DESCRIPTION OF THE TASK:
Give again only the lines beginning with the one that contains "637 of part.py on. More parts follow." and ending with the one that contains "0.0165, BLACK, sides=16))"; include both of those lines.

LISTED RECORDS:
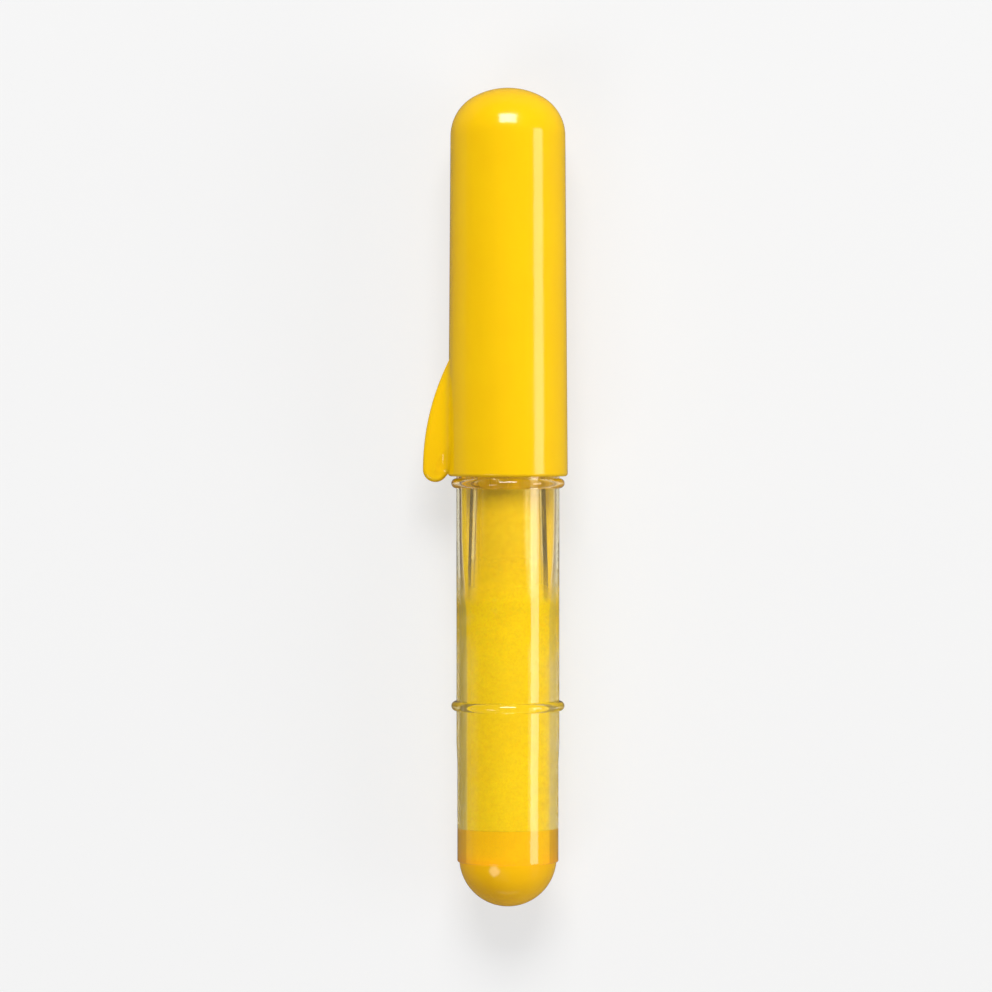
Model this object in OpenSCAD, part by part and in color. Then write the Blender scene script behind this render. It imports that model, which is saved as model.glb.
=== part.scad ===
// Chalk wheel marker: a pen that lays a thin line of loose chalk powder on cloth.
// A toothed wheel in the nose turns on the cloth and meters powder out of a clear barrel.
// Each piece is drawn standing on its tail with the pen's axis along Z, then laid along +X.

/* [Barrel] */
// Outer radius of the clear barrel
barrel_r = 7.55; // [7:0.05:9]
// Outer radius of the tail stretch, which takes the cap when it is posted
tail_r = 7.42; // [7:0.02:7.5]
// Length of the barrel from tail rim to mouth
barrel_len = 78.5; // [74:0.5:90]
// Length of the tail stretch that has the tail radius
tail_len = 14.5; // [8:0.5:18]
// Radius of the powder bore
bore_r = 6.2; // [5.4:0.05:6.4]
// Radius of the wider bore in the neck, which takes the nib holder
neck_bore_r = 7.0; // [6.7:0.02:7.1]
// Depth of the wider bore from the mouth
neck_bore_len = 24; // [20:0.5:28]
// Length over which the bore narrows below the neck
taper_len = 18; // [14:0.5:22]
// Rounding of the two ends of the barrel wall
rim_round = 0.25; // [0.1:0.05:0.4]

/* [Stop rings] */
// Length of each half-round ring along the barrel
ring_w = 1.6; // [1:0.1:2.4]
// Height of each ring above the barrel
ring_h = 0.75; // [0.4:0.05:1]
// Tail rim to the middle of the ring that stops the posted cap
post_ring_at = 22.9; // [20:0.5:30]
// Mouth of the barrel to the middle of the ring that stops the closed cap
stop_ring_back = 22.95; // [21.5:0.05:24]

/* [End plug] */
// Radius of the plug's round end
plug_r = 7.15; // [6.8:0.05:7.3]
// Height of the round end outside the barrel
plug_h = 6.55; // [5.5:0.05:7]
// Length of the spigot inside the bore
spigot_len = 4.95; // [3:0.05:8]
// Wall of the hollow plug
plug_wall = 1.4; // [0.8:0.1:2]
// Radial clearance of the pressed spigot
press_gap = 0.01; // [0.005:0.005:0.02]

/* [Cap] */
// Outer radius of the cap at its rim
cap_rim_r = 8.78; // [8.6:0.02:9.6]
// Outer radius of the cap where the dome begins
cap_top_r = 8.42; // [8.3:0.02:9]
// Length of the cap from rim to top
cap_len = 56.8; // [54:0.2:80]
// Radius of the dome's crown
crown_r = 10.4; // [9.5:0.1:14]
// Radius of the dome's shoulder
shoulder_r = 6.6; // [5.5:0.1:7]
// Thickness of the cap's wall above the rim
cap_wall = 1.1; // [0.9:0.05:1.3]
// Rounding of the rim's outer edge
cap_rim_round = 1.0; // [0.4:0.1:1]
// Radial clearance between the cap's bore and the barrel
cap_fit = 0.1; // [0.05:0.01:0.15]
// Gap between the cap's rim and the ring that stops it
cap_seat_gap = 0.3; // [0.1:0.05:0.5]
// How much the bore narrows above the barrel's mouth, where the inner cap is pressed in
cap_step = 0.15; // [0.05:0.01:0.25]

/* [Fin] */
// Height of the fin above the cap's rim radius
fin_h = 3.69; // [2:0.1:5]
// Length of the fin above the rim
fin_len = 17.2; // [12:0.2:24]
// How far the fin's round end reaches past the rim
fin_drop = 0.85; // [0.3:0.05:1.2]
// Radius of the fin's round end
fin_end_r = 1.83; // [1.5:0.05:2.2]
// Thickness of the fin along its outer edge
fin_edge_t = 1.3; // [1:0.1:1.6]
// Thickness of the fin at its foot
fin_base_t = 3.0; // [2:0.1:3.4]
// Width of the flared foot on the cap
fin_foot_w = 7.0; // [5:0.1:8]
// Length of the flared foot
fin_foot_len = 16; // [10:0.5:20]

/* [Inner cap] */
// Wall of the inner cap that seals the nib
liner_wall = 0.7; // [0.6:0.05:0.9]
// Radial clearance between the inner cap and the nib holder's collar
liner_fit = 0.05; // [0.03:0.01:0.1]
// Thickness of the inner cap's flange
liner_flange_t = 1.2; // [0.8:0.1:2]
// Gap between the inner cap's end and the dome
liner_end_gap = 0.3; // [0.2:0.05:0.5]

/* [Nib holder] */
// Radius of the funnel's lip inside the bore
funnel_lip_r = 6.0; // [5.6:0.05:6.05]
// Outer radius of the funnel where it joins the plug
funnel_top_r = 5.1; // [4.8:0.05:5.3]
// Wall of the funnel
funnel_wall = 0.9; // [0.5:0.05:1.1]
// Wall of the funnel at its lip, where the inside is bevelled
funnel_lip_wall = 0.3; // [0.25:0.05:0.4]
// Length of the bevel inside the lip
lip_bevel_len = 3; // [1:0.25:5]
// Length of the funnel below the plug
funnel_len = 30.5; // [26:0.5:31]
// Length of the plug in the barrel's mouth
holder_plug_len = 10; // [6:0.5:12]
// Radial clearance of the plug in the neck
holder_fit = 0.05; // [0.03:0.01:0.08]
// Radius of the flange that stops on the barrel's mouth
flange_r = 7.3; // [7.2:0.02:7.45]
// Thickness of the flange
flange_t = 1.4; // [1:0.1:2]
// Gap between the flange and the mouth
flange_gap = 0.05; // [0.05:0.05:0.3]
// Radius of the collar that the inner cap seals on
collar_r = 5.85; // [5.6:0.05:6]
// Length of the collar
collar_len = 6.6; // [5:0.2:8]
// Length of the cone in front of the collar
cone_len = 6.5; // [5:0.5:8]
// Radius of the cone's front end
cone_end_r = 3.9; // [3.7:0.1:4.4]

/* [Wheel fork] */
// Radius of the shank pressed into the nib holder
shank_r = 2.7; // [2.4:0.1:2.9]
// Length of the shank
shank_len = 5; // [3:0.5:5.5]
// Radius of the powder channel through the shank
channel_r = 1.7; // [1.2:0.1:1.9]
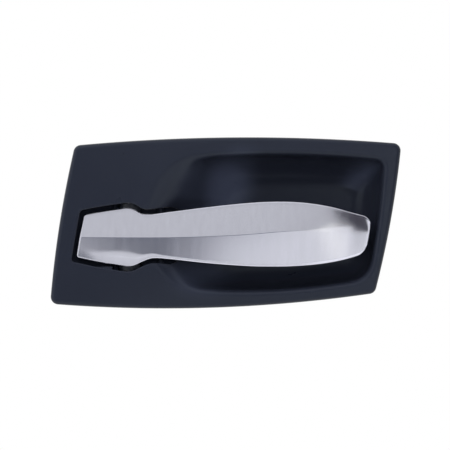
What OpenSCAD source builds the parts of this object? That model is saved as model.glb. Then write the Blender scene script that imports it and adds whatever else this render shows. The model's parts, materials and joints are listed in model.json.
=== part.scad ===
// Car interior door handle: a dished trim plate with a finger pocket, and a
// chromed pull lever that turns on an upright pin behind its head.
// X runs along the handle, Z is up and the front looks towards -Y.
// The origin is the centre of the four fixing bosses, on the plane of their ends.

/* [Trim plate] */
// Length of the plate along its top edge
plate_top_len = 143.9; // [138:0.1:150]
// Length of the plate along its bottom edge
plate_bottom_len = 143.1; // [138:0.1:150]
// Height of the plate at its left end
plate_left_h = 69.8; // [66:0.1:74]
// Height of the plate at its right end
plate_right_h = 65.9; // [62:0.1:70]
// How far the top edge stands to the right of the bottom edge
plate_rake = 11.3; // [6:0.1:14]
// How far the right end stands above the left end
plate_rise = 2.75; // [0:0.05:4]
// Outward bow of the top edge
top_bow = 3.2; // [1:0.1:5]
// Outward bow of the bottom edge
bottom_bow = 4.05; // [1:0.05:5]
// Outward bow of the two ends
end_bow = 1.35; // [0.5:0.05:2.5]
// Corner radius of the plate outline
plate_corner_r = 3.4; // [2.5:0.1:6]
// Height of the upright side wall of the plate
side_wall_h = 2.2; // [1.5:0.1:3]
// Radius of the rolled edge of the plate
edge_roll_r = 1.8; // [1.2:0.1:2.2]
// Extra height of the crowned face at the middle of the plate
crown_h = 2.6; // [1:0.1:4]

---

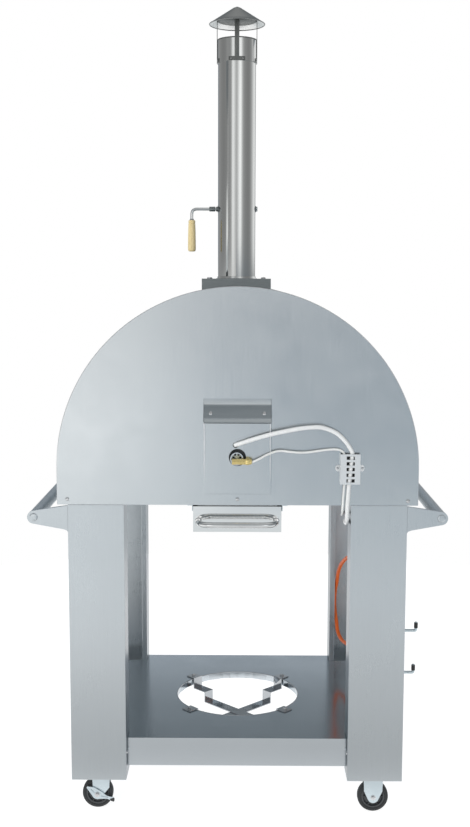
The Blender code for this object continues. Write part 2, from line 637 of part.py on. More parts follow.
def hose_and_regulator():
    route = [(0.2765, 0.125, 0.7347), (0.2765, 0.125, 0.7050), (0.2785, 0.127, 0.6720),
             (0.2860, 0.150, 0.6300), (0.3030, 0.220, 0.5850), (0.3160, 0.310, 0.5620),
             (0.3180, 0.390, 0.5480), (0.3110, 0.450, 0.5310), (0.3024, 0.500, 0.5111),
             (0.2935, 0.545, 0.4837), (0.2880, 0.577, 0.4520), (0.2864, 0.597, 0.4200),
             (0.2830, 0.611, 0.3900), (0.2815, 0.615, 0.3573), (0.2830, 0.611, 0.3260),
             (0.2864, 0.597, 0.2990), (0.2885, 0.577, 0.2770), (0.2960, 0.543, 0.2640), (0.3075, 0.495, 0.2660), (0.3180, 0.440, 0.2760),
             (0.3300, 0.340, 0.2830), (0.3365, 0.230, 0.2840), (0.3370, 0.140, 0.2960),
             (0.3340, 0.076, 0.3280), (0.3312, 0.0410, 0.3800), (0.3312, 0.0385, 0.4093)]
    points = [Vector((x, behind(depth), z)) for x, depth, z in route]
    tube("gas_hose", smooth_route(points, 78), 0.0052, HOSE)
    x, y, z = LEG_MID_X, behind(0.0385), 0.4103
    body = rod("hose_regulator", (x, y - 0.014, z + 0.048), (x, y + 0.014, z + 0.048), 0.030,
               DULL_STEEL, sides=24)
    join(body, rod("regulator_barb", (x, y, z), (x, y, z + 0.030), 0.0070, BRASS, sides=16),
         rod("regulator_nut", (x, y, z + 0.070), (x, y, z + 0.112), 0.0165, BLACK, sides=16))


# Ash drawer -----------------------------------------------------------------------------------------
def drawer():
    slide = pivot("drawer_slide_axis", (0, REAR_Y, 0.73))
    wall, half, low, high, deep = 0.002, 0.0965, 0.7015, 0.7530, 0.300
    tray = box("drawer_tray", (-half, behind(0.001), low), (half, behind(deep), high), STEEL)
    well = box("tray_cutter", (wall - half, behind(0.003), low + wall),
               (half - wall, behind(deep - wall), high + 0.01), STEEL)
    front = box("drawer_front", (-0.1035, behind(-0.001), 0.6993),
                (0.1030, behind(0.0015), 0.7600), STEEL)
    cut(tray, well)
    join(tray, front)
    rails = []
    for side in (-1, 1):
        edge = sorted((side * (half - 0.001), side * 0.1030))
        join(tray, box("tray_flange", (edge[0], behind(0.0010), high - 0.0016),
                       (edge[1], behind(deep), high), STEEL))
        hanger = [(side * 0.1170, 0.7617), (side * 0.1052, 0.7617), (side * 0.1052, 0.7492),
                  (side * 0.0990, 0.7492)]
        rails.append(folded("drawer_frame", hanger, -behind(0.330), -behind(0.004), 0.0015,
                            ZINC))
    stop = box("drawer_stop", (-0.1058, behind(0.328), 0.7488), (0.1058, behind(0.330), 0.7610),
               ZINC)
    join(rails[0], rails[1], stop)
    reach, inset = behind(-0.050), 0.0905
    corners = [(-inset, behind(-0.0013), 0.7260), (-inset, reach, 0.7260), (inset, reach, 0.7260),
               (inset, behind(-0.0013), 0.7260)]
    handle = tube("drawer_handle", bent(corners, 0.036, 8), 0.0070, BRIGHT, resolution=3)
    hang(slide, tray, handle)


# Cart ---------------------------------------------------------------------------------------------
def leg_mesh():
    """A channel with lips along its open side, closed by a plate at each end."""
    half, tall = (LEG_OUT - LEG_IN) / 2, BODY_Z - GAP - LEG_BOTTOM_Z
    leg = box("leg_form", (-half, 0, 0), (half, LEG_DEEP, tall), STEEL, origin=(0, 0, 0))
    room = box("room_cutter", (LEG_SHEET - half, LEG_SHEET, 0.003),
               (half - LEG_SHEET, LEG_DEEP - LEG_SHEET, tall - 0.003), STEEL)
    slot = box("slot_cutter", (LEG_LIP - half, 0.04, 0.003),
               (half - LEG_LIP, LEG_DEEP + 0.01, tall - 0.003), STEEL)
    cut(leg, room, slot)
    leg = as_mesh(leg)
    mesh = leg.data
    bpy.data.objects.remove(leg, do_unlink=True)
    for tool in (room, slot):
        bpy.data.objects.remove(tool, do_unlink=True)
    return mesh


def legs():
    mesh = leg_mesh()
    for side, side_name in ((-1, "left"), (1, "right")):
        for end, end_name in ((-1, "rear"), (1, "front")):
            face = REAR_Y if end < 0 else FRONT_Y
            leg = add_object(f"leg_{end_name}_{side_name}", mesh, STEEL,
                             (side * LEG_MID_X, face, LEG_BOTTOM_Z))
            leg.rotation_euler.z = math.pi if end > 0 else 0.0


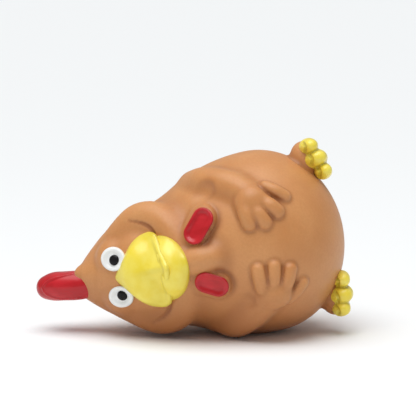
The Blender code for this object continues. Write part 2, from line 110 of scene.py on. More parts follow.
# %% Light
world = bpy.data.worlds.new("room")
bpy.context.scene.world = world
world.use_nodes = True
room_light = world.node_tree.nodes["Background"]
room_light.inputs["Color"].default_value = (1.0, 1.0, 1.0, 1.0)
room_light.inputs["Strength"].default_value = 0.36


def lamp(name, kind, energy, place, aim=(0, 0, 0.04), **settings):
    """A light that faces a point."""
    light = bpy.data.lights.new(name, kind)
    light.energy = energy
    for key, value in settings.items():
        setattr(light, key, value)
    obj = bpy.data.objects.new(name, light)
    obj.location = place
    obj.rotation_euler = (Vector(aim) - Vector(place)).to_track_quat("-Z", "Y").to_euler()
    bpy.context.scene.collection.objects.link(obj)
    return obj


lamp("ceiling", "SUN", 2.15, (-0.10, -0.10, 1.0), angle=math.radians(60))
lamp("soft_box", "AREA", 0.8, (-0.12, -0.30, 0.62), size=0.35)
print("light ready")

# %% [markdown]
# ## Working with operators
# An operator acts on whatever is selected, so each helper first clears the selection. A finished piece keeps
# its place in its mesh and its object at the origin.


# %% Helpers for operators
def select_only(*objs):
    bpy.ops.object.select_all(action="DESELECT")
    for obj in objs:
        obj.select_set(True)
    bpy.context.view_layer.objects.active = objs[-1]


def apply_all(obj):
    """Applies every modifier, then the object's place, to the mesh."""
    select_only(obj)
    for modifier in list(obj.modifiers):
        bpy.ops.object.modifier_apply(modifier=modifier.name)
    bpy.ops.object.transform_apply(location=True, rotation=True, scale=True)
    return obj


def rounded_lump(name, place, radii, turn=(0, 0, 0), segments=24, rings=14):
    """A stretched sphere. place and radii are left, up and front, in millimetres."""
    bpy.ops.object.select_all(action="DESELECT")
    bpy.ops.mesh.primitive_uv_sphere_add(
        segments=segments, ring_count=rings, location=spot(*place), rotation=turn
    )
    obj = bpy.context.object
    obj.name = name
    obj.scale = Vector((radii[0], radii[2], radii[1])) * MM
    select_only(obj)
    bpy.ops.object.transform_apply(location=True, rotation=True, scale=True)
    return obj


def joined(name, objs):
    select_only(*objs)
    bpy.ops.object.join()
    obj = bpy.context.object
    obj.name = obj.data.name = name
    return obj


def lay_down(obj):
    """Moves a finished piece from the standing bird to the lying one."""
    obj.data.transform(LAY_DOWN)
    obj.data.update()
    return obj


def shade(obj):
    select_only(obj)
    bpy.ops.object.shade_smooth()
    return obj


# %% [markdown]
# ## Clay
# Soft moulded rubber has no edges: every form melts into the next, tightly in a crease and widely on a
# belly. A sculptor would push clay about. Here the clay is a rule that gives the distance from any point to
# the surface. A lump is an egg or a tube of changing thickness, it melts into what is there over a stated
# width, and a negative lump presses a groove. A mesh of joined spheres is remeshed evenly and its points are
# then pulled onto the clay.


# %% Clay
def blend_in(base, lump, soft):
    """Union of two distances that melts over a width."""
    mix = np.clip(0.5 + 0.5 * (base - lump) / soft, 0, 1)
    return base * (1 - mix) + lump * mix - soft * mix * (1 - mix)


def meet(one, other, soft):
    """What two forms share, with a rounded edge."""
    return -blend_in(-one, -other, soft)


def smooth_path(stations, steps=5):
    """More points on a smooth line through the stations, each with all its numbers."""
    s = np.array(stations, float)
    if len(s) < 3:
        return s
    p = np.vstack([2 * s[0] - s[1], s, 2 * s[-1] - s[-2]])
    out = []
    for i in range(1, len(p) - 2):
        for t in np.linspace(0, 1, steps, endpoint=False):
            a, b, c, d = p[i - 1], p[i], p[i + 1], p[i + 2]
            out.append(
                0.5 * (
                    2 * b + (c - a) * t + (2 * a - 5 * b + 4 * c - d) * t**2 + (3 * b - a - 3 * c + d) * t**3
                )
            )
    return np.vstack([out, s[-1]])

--

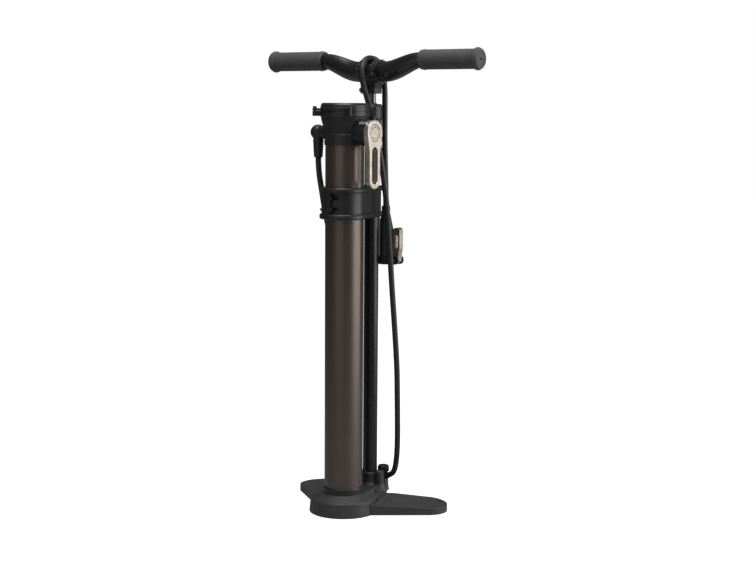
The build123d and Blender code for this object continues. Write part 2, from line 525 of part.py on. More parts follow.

EXERCISE OUTPUT:
The Blender code for this object continues. Write part 2, from line 637 of part.py on. More parts follow.
def hose_and_regulator():
    route = [(0.2765, 0.125, 0.7347), (0.2765, 0.125, 0.7050), (0.2785, 0.127, 0.6720),
             (0.2860, 0.150, 0.6300), (0.3030, 0.220, 0.5850), (0.3160, 0.310, 0.5620),
             (0.3180, 0.390, 0.5480), (0.3110, 0.450, 0.5310), (0.3024, 0.500, 0.5111),
             (0.2935, 0.545, 0.4837), (0.2880, 0.577, 0.4520), (0.2864, 0.597, 0.4200),
             (0.2830, 0.611, 0.3900), (0.2815, 0.615, 0.3573), (0.2830, 0.611, 0.3260),
             (0.2864, 0.597, 0.2990), (0.2885, 0.577, 0.2770), (0.2960, 0.543, 0.2640), (0.3075, 0.495, 0.2660), (0.3180, 0.440, 0.2760),
             (0.3300, 0.340, 0.2830), (0.3365, 0.230, 0.2840), (0.3370, 0.140, 0.2960),
             (0.3340, 0.076, 0.3280), (0.3312, 0.0410, 0.3800), (0.3312, 0.0385, 0.4093)]
    points = [Vector((x, behind(depth), z)) for x, depth, z in route]
    tube("gas_hose", smooth_route(points, 78), 0.0052, HOSE)
    x, y, z = LEG_MID_X, behind(0.0385), 0.4103
    body = rod("hose_regulator", (x, y - 0.014, z + 0.048), (x, y + 0.014, z + 0.048), 0.030,
               DULL_STEEL, sides=24)
    join(body, rod("regulator_barb", (x, y, z), (x, y, z + 0.030), 0.0070, BRASS, sides=16),
         rod("regulator_nut", (x, y, z + 0.070), (x, y, z + 0.112), 0.0165, BLACK, sides=16))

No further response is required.